— EXERCISE INSTRUCTIONS —
Reproduce, please, only the lines from the first line below to the line containing "bpy.context.scene.camera = camera", inclusive.
----
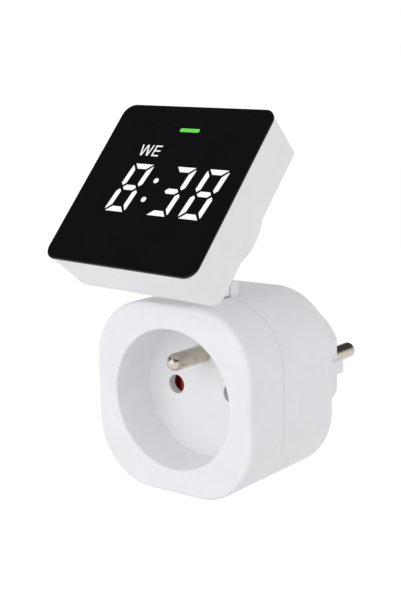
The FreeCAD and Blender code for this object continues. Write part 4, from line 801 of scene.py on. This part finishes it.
def chip_legs(sizes):
    """Gull-wing legs: for each, a rectangular section carried out, down to the board and out again."""
    across = unit(HEAD_UP)
    normal = unit(SWIVEL_AXIS)
    axes = np.stack((np.cross(across, normal), across, normal))
    local = node_points("clock_chip") @ axes.T
    low, high = local.min(axis=0), local.max(axis=0)
    middle = (low[0] + high[0]) / 2
    chip_side = (high[0] - low[0]) / 2
    level = (low[2] + high[2]) / 2
    wide, thick = sizes.leg_wide / 2, sizes.leg_thick / 2
    board = high[2] - thick
    section = np.array(((-wide, -thick), (wide, -thick), (wide, thick), (-wide, thick)))
    surfaces = []
    for side in (-1.0, 1.0):
        reach = middle + side * (chip_side + np.array(LEG_CORNERS))
        for row in np.linspace(low[1] + LEG_INSET, high[1] - LEG_INSET, sizes.leg_count):
            corners = np.stack((reach, np.full(4, row), (level, level, board, board)), axis=-1)
            line = smooth_route(corners, LEG_STEP, LEG_SOFTENING)
            surfaces.append(sweep(line, (0.0, 1.0, 0.0), section) @ axes)
    make_piece("chip_legs", surfaces, "head", "cell_steel", [])


def make_camera(lens):
    """Camera from its place, its aim and the direction that is up in its picture."""
    aim = CAMERA_AIM.normalized()
    right = aim.cross(CAMERA_UP).normalized()
    up = right.cross(aim)
    data = bpy.data.cameras.new("camera")
    data.lens = lens
    data.sensor_width = SENSOR_WIDTH
    data.clip_start = CAMERA_NEAR
    camera = add_object("camera", data)
    turn = Matrix((right, up, -aim)).transposed()
    camera.matrix_world = Matrix.Translation(CAMERA_PLACE) @ turn.to_4x4()
    bpy.context.scene.camera = camera


def seen_directly(tree):
    """1 for rays from the camera, from gloss and through glass, 0 for rays that light a surface."""
    path = tree.nodes.new("ShaderNodeLightPath").outputs
    sharp = maths(tree, "MAXIMUM", path["Is Camera Ray"], path["Is Glossy Ray"])
    return maths(tree, "MAXIMUM", sharp, path["Is Transmission Ray"])


def make_world(daylight, overhead, right_share, ceiling):
    """World that is white to the eye, with soft light that is stronger from the right and weaker
    from above. Gloss mirrors white walls under a dark ceiling."""
    world = bpy.data.worlds.new("studio")
    world.use_nodes = True
    tree = world.node_tree
    tree.nodes.clear()
    direction = tree.nodes.new("ShaderNodeTexCoord").outputs["Generated"]
    parts = add(tree, "ShaderNodeSeparateXYZ", {"Vector": direction}).outputs
    sideways = ramp(tree, parts["X"], *FROM_LEFT_TO_RIGHT, daylight, daylight * right_share)
    level = maths(tree, "MULTIPLY", sideways, ramp(tree, parts["Z"], *FROM_SIDE_TO_TOP, 1.0, overhead))
    light = add(tree, "ShaderNodeBackground", {"Color": DAYLIGHT_TINT, "Strength": level})
    gloss_only = tree.nodes.new("ShaderNodeLightPath").outputs["Is Glossy Ray"]
    mirrored = ramp(tree, parts["Z"], *FROM_WALL_TO_CEILING, 1.0, ceiling)
    seen = blend(tree, gloss_only, 1.0, mirrored)
    white = add(tree, "ShaderNodeBackground", {"Color": WHITE, "Strength": seen})
    both = add(tree, "ShaderNodeMixShader",
               {0: seen_directly(tree), 1: light.outputs[0], 2: white.outputs[0]})
    add(tree, "ShaderNodeOutputWorld", {"Surface": both.outputs[0]})
    bpy.context.scene.world = world


def make_floor(drop, width, amount):
    """Pale floor that keeps a soft shadow and reads as white to the eye."""
    half = width / 2
    z = CAD_BOX[0].z - drop
    corners = [(-half, -half, z), (half, -half, z), (half, half, z), (-half, half, z)]
    mesh = bpy.data.meshes.new("floor")
    mesh.from_pydata(corners, [], [(0, 1, 2, 3)])
    material = bpy.data.materials.new("floor")
    material.use_nodes = True
    tree = material.node_tree
    tree.nodes.clear()
    paint = add(tree, "ShaderNodeBsdfDiffuse", {"Color": FLOOR_TONE})
    lift = maths(tree, "MULTIPLY", seen_directly(tree), amount)
    glow = add(tree, "ShaderNodeEmission", {"Color": WHITE, "Strength": lift})
    both = add(tree, "ShaderNodeAddShader", {0: paint.outputs[0], 1: glow.outputs[0]})
    add(tree, "ShaderNodeOutputMaterial", {"Surface": both.outputs[0]})
    mesh.materials.append(material)
    floor = add_object("floor", mesh)


def make_lamp(name, lamp_place, target, power, width):
    """Square soft lamp that points at a target."""
    data = bpy.data.lights.new(name, "AREA")
    data.energy = power
    data.size = width
    turn = (target - lamp_place).to_track_quat("-Z", "Y").to_matrix()
    add_object(name, data).matrix_world = Matrix.Translation(lamp_place) @ turn.to_4x4()


class TIMER_OT_stage(bpy.types.Operator):
    """Set the camera, the pale floor and the soft studio light"""
    bl_idname = "timer.stage"
    bl_label = "Stage"

    def execute(self, context):
        stage = context.scene.timer_stage
        context.scene.view_settings.view_transform = "Standard"
        make_camera(stage.lens)
        make_world(stage.daylight, stage.overhead, stage.right_share, stage.ceiling)
        make_floor(stage.floor_drop, stage.floor_size, stage.floor_lift)
        middle = (CAD_BOX[0] + CAD_BOX[1]) / 2
        make_lamp("key", KEY_PLACE, middle, stage.key_power, stage.key_size)
        return {"FINISHED"}


class TIMER_OT_effects(bpy.types.Operator):
    """Build the surface effects that the materials share"""
    bl_idname = "timer.effects"
    bl_label = "Shared effects"

    def execute(self, context):
        makers = {"Mould Grain": grain_group, "Drifting Tone": tone_group, "Corner Dust And Painted Shade": dust_and_shade_group,
                  "Drawn Streaks": streak_group, "Tarnish": tarnish_group, "Board Routes": route_group}
        for name, maker in makers.items():
            GROUPS[name] = maker()
        return {"FINISHED"}


class TIMER_OT_mouldings(bpy.types.Operator):
    """Finish the shells, the head, the arm and the other moulded pieces"""
    bl_idname = "timer.mouldings"
    bl_label = "Mouldings"

    def execute(self, context):
        colours = context.scene.timer_colours
        give_finish("shell_white", moulded, colours.shell)
        give_finish("head_white", moulded, colours.head)
        give_finish("arm_white", moulded, colours.head)
        give_finish("button_white", moulded, colours.button)
        # Painted shade: a near-black red fills the shutter's pockets and eye, where shade falls
        pocket_painted_shade = {"Dust And Shade": darker(colours.shutter, 0.10), "Amount": 0.95, "Reach": 2.2 * MM,
                   "Closed": 0.08, "Open": 0.45}
        give_finish("shutter_red", moulded, colours.shutter, smooth=0.34, rough=0.46, depth_share=0.7,
                    specular=0.4, corners=pocket_painted_shade)
        give_finish("guide_grey", moulded, colours.guide)
        give_finish("washer_nylon", moulded, colours.button, smooth=0.45, rough=0.6)
        return {"FINISHED"}


class TIMER_OT_display(bpy.types.Operator):
    """Finish the black plate and its lit windows"""
    bl_idname = "timer.display"
    bl_label = "Display"

    def execute(self, context):
        colours = context.scene.timer_colours
        give_finish("plate_black", glossy_plate, colours.plate)
        give_finish("lit_white", lit, colours.figures)
        give_finish("lit_green", lit, colours.status)
        return {"FINISHED"}


class TIMER_OT_metals(bpy.types.Operator):
    """Finish the pins, contacts, screws and springs"""
    bl_idname = "timer.metals"
    bl_label = "Metals"

    def execute(self, context):
        colours = context.scene.timer_colours
        along_pin = (1.0, 0.05, 1.0)
        give_finish("pin_nickel", metal, colours.nickel, dull=0.7, smooth=0.18, rough=0.34,
                    stretch=along_pin, tarnish=0.08)
        give_finish("contact_brass", metal, colours.brass, dull=0.6, smooth=0.22, rough=0.48,
                    stretch=along_pin)
        give_finish("steel", metal, colours.steel, dull=0.6, smooth=0.24, rough=0.45,
                    stretch=(1.0, 0.2, 1.0))
        give_finish("cell_steel", metal, colours.steel, dull=0.75, smooth=0.2, rough=0.4,
                    stretch=(0.1, 1.0, 1.0))
        return {"FINISHED"}


class TIMER_OT_electronics(bpy.types.Operator):
    """Finish the boards and what stands on them"""
    bl_idname = "timer.electronics"
    bl_label = "Electronics"

    def execute(self, context):
        colours = context.scene.timer_colours
        give_finish("board_green", circuit_board, colours.board)
        give_finish("relay_black", moulded, colours.part, smooth=0.35, rough=0.5, deep=0.8)
        give_finish("part_black", moulded, colours.part, smooth=0.4, rough=0.55, deep=0.8)
        give_finish("film_yellow", moulded, colours.film, smooth=0.3, rough=0.42, depth_share=0.8,
                    deep=0.9)
        give_finish("can_sleeve", moulded, colours.sleeve, smooth=0.2, rough=0.3, depth_share=0.3,
                    deep=0.8)
        give_finish("fuse_body", moulded, colours.ivory, smooth=0.2, rough=0.32, depth_share=0.4,
                    deep=0.93)
        give_finish("header_white", moulded, colours.ivory, smooth=0.38, rough=0.5, depth_share=0.8,
                    deep=0.93)
        give_finish("ribbon_grey", moulded, colours.cable, smooth=0.4, rough=0.55, depth_share=0.8,
                    deep=0.9)
        return {"FINISHED"}


class TIMER_OT_springs(bpy.types.Operator):
    """Form the shutter's spring and the swivel's wavy washer"""
    bl_idname = "timer.springs"
    bl_label = "Springs"

    def execute(self, context):
        coil_spring(context.scene.timer_sizes)
        wavy_washer(context.scene.timer_sizes)
        return {"FINISHED"}


class TIMER_OT_cable(bpy.types.Operator):
    """Form the flat cable inside the arm"""
    bl_idname = "timer.cable"
    bl_label = "Flat cable"

    def execute(self, context):
        flat_cable(context.scene.timer_sizes)
        return {"FINISHED"}


class TIMER_OT_can(bpy.types.Operator):
    """Form the can capacitor's body and its end"""
    bl_idname = "timer.can"
    bl_label = "Can capacitor"

    def execute(self, context):
        can_body()
        can_top()
        return {"FINISHED"}


class TIMER_OT_legs(bpy.types.Operator):
    """Form the legs of the clock chip"""
    bl_idname = "timer.legs"
    bl_label = "Chip legs"

    def execute(self, context):
        chip_legs(context.scene.timer_sizes)
        return {"FINISHED"}


class TIMER_OT_screws(bpy.types.Operator):
    """Form the screws of the body and of the display's board"""
    bl_idname = "timer.screws"
    bl_label = "Screws"

    def execute(self, context):
        sizes = context.scene.timer_sizes
        for number in range(1, 5):
            threaded_screw(f"shell_screw_{number}", f"body_screw_{number}", TO_THE_FACE, "base",
                           sizes.shell_screw_head, sizes.shell_screw_radius, sizes.shell_screw_pitch,
                           sizes.shell_screw_plain)
        for number in (1, 2):
            threaded_screw(f"small_screw_{number}", f"board_screw_{number}", TO_THE_HEAD_BACK, "head",
                           sizes.small_screw_head, sizes.small_screw_radius, sizes.small_screw_pitch,
                           sizes.small_screw_plain)
        return {"FINISHED"}


class TIMER_PT_panel(bpy.types.Panel):
    """Sizes, colours and steps of the plug-in timer"""
    bl_label = "Plug-in timer"
    bl_idname = "TIMER_PT_panel"
    bl_space_type = "VIEW_3D"
    bl_region_type = "UI"
    bl_category = "Timer"

    def draw(self, context):
        layout = self.layout
        for group in SETTINGS:
            settings = getattr(context.scene, group)
            box = layout.box()
            for name in settings.__annotations__:
                box.prop(settings, name)
        for step in STEPS:
            layout.operator(step.bl_idname)


SETTINGS = {"timer_sizes": TimerSizes, "timer_colours": TimerColours, "timer_finish": TimerFinish,
            "timer_stage": TimerStage}
STEPS = (TIMER_OT_stage, TIMER_OT_effects, TIMER_OT_mouldings, TIMER_OT_display, TIMER_OT_metals,
         TIMER_OT_electronics, TIMER_OT_springs, TIMER_OT_cable, TIMER_OT_can, TIMER_OT_legs,
         TIMER_OT_screws)
CLASSES = (*SETTINGS.values(), *STEPS, TIMER_PT_panel)


def register():
    for item in CLASSES:
        bpy.utils.register_class(item)
    for name, group in SETTINGS.items():
        setattr(bpy.types.Scene, name, PointerProperty(type=group))


def unregister():
    for name in SETTINGS:
        delattr(bpy.types.Scene, name)
    for item in reversed(CLASSES):
        bpy.utils.unregister_class(item)


def main():
    register()
    for step in STEPS:
        group, name = step.bl_idname.split(".")
        getattr(getattr(bpy.ops, group), name)()


if __name__ == "__main__":
    main()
----
— FINISHED TASK —
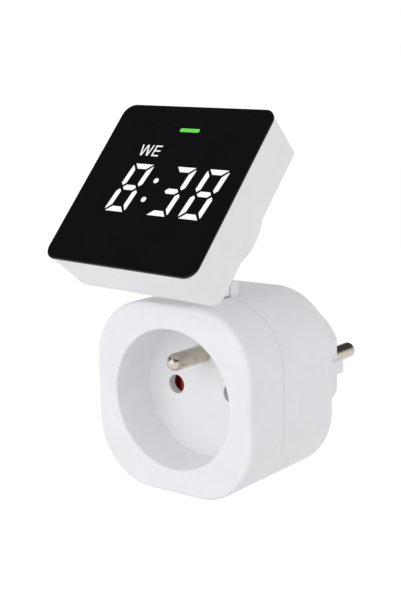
The FreeCAD and Blender code for this object continues. Write part 4, from line 801 of scene.py on. This part finishes it.
def chip_legs(sizes):
    """Gull-wing legs: for each, a rectangular section carried out, down to the board and out again."""
    across = unit(HEAD_UP)
    normal = unit(SWIVEL_AXIS)
    axes = np.stack((np.cross(across, normal), across, normal))
    local = node_points("clock_chip") @ axes.T
    low, high = local.min(axis=0), local.max(axis=0)
    middle = (low[0] + high[0]) / 2
    chip_side = (high[0] - low[0]) / 2
    level = (low[2] + high[2]) / 2
    wide, thick = sizes.leg_wide / 2, sizes.leg_thick / 2
    board = high[2] - thick
    section = np.array(((-wide, -thick), (wide, -thick), (wide, thick), (-wide, thick)))
    surfaces = []
    for side in (-1.0, 1.0):
        reach = middle + side * (chip_side + np.array(LEG_CORNERS))
        for row in np.linspace(low[1] + LEG_INSET, high[1] - LEG_INSET, sizes.leg_count):
            corners = np.stack((reach, np.full(4, row), (level, level, board, board)), axis=-1)
            line = smooth_route(corners, LEG_STEP, LEG_SOFTENING)
            surfaces.append(sweep(line, (0.0, 1.0, 0.0), section) @ axes)
    make_piece("chip_legs", surfaces, "head", "cell_steel", [])


def make_camera(lens):
    """Camera from its place, its aim and the direction that is up in its picture."""
    aim = CAMERA_AIM.normalized()
    right = aim.cross(CAMERA_UP).normalized()
    up = right.cross(aim)
    data = bpy.data.cameras.new("camera")
    data.lens = lens
    data.sensor_width = SENSOR_WIDTH
    data.clip_start = CAMERA_NEAR
    camera = add_object("camera", data)
    turn = Matrix((right, up, -aim)).transposed()
    camera.matrix_world = Matrix.Translation(CAMERA_PLACE) @ turn.to_4x4()
    bpy.context.scene.camera = camera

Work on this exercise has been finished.